[PATCH] add kmem_cache_alloc_node

public inbox for linux-arch@vger.kernel.org
 help / color / mirror / Atom feed

From: Manfred Spraul <manfred@colorfullife.com>
To: Andrew Morton <akpm@digeo.com>
Cc: linux-arch@vger.kernel.org
Subject: [PATCH] add kmem_cache_alloc_node
Date: Sat, 15 May 2004 14:22:26 +0200	[thread overview]
Message-ID: <40A60B82.7070901@colorfullife.com> (raw)

[-- Attachment #1: Type: text/plain, Size: 686 bytes --]

Hi Andrew,

the attached patch adds a simple kmem_cache_alloc_node function: 
allocate memory on a given node.

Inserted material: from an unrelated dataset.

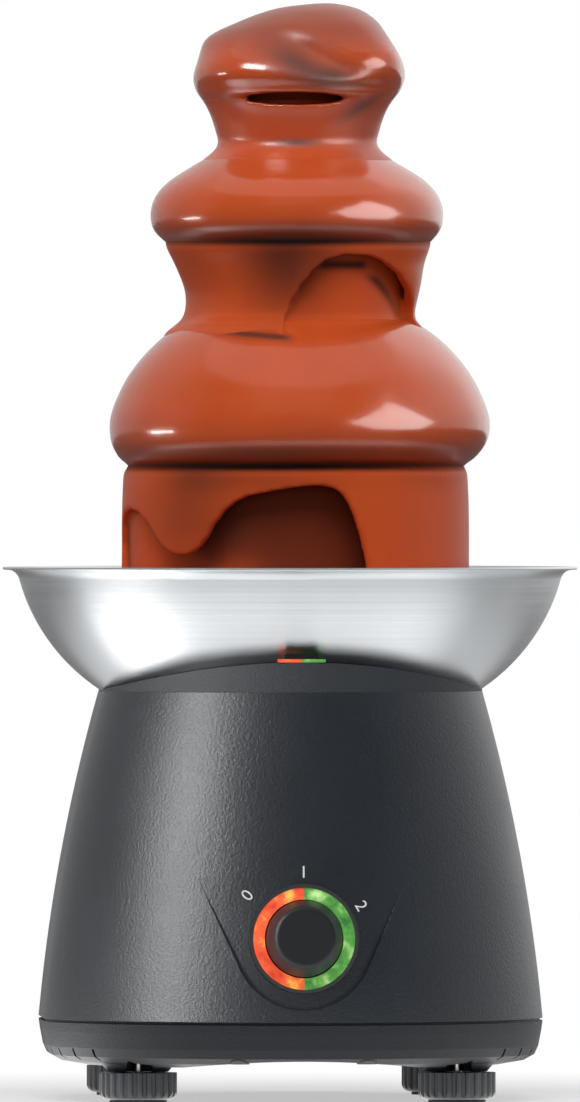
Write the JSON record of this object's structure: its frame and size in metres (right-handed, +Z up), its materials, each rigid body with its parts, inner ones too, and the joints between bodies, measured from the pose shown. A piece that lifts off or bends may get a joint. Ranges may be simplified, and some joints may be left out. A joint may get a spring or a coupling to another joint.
{
  "type": "chocolate fountain",
  "caption": "Table-top chocolate fountain: a steel bowl on an oval charcoal base, a tiered tower with an auger, molten chocolate, a turning dial and levelling feet.",
  "frame": {"origin": "on the table under the axis of the tower, at the middle of the base", "axes": "+Z up along the tower and the auger, -Y to the front where the dial is, +X to the right seen from the front"},
  "size_m": [0.2012, 0.2337, 0.3836],
  "materials": {
    "rubber_sole": "matt grey",
    "wheel_plastic": "satin black",
    "screw_steel": "bright zinc",
    "insert_brass": "turned",
    "housing_plastic": "fine textured charcoal",
    "cover_plastic": "fine textured charcoal",
    "trim_plastic": "satin black",
    "lens_red": "translucent",
    "lens_green": "translucent",
    "switch_body": "moulded",
    "sheet_steel": "galvanised",
    "core_steel": "laminated",
    "winding": "varnished wire",
    "gear_plastic": "natural",
    "bowl_steel": "satin inside and out with a polished lip",
    "plate_aluminium": "cast",
    "element_steel": "dark oxide",
    "sensor": "moulded",
    "fuse_ceramic": "glazed",
    "seal_rubber": "soft",
    "tower_plastic": "food grade moulding, coated in chocolate",
    "chocolate": "glossy molten"
  },
  "bodies": {
    "base": {"foot_inserts": "insert_brass", "bottom_cover": "housing_plastic", "main_housing": "housing_plastic", "housing_screws": "screw_steel", "cord_gland": "trim_plastic", "top_cover": "cover_plastic", "lamp_hood": "trim_plastic", "lamp_lens_red": "lens_red", "lamp_lens_green": "lens_green", "dial_bezel": "trim_plastic", "dial_ring_red": "lens_red", "dial_ring_green": "lens_green", "switch_nut": "screw_steel", "rotary_switch": "switch_body", "motor_bracket": "sheet_steel", "bracket_screws": "screw_steel", "motor_stator": "core_steel", "motor_coil": "winding", "motor_frame": "sheet_steel", "gearbox_housing": "gear_plastic", "gearbox_cover": "gear_plastic", "idler_pin": "screw_steel", "bowl": "bowl_steel", "heater_plate": "plate_aluminium", "heating_element": "element_steel", "thermostat": "sensor", "thermal_fuse": "fuse_ceramic", "shaft_bush": "switch_body", "shaft_seal": "seal_rubber", "bush_nut": "switch_body", "tower_seat": "tower_plastic", "chocolate_pool": "chocolate"},
    "dial": {"knob": "trim_plastic", "switch_shaft": "screw_steel"},
    "motor": {"motor_rotor": "sheet_steel", "motor_pinion": "insert_brass"},
    "idler": {"idler_gear": "gear_plastic"},
    "auger": {"output_gear": "gear_plastic", "output_shaft": "screw_steel", "auger_core": "tower_plastic", "auger_flight": "tower_plastic"},
    "tower": {"tower_tube": "tower_plastic", "lower_tier": "tower_plastic", "middle_tier": "tower_plastic", "crown": "tower_plastic", "chocolate_lower": "chocolate", "chocolate_middle": "chocolate", "chocolate_cap": "chocolate"},
    "foot_fl_pad": {"foot_sole_fl": "rubber_sole"},
    "foot_fl_wheel": {"foot_wheel_fl": "wheel_plastic", "foot_screw_fl": "screw_steel"},
    "foot_fr_pad": {"foot_sole_fr": "rubber_sole"},
    "foot_fr_wheel": {"foot_wheel_fr": "wheel_plastic", "foot_screw_fr": "screw_steel"},
    "foot_bl_pad": {"foot_sole_bl": "rubber_sole"},
    "foot_bl_wheel": {"foot_wheel_bl": "wheel_plastic", "foot_screw_bl": "screw_steel"},
    "foot_br_pad": {"foot_sole_br": "rubber_sole"},
    "foot_br_wheel": {"foot_wheel_br": "wheel_plastic", "foot_screw_br": "screw_steel"}
  },
  "joints": [
    {"name": "knob_turn", "type": "hinge", "parent": "base", "child": "dial", "pos_m": [0, -0.09862, 0.0575], "axis": [0, -0.9981, 0.061], "range_deg": [-50, 50]},
    {"name": "motor_spin", "type": "hinge", "parent": "base", "child": "motor", "pos_m": [0, 0.03495, 0], "axis": [0, 0, 1], "continuous": true},
    {"name": "idler_spin", "type": "hinge", "parent": "base", "child": "idler", "pos_m": [0.02758, 0.02314, 0], "axis": [0, 0, 1], "continuous": true},
    {"name": "auger_spin", "type": "hinge", "parent": "base", "child": "auger", "pos_m": [0, 0, 0], "axis": [0, 0, 1], "continuous": true},
    {"name": "tower_lift", "type": "slide", "parent": "base", "child": "tower", "axis": [0, 0, 1], "range_m": [0, 0.215]},
    {"name": "foot_fl_height", "type": "slide", "parent": "base", "child": "foot_fl_pad", "axis": [0, 0, -1], "range_m": [0, 0.005]},
    {"name": "foot_fl_turn", "type": "hinge", "parent": "foot_fl_pad", "child": "foot_fl_wheel", "pos_m": [-0.0555, -0.056, 0], "axis": [0, 0, 1], "range_deg": [0, 1800]},
    {"name": "foot_fr_height", "type": "slide", "parent": "base", "child": "foot_fr_pad", "axis": [0, 0, -1], "range_m": [0, 0.005]},
    {"name": "foot_fr_turn", "type": "hinge", "parent": "foot_fr_pad", "child": "foot_fr_wheel", "pos_m": [0.0555, -0.056, 0], "axis": [0, 0, 1], "range_deg": [0, 1800]},
    {"name": "foot_bl_height", "type": "slide", "parent": "base", "child": "foot_bl_pad", "axis": [0, 0, -1], "range_m": [0, 0.005]},
    {"name": "foot_bl_turn", "type": "hinge", "parent": "foot_bl_pad", "child": "foot_bl_wheel", "pos_m": [-0.0555, 0.056, 0], "axis": [0, 0, 1], "range_deg": [0, 1800]},
    {"name": "foot_br_height", "type": "slide", "parent": "base", "child": "foot_br_pad", "axis": [0, 0, -1], "range_m": [0, 0.005]},
    {"name": "foot_br_turn", "type": "hinge", "parent": "foot_br_pad", "child": "foot_br_wheel", "pos_m": [0.0555, 0.056, 0], "axis": [0, 0, 1], "range_deg": [0, 1800]}
  ],
  "couplings": [
    {"joint": "idler_spin", "follows": "motor_spin", "ratio": -0.25},
    {"joint": "auger_spin", "follows": "motor_spin", "ratio": 0.05},
    {"joint": "foot_fl_turn", "follows": "foot_fl_height", "rad_per_m": 6283.2},
    {"joint": "foot_fr_turn", "follows": "foot_fr_height", "rad_per_m": 6283.2},
    {"joint": "foot_bl_turn", "follows": "foot_bl_height", "rad_per_m": 6283.2},
    {"joint": "foot_br_turn", "follows": "foot_br_height", "rad_per_m": 6283.2}
  ]
}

The function is intended for cpu bound 
structures. It's used for alloc_percpu and for the slab-internal per-cpu 
structures. Jack Steiner reported a ~3% performance increase for AIM7 on 
a 64-way Itanium 2.

Andrew, could you add it to your -mm tree?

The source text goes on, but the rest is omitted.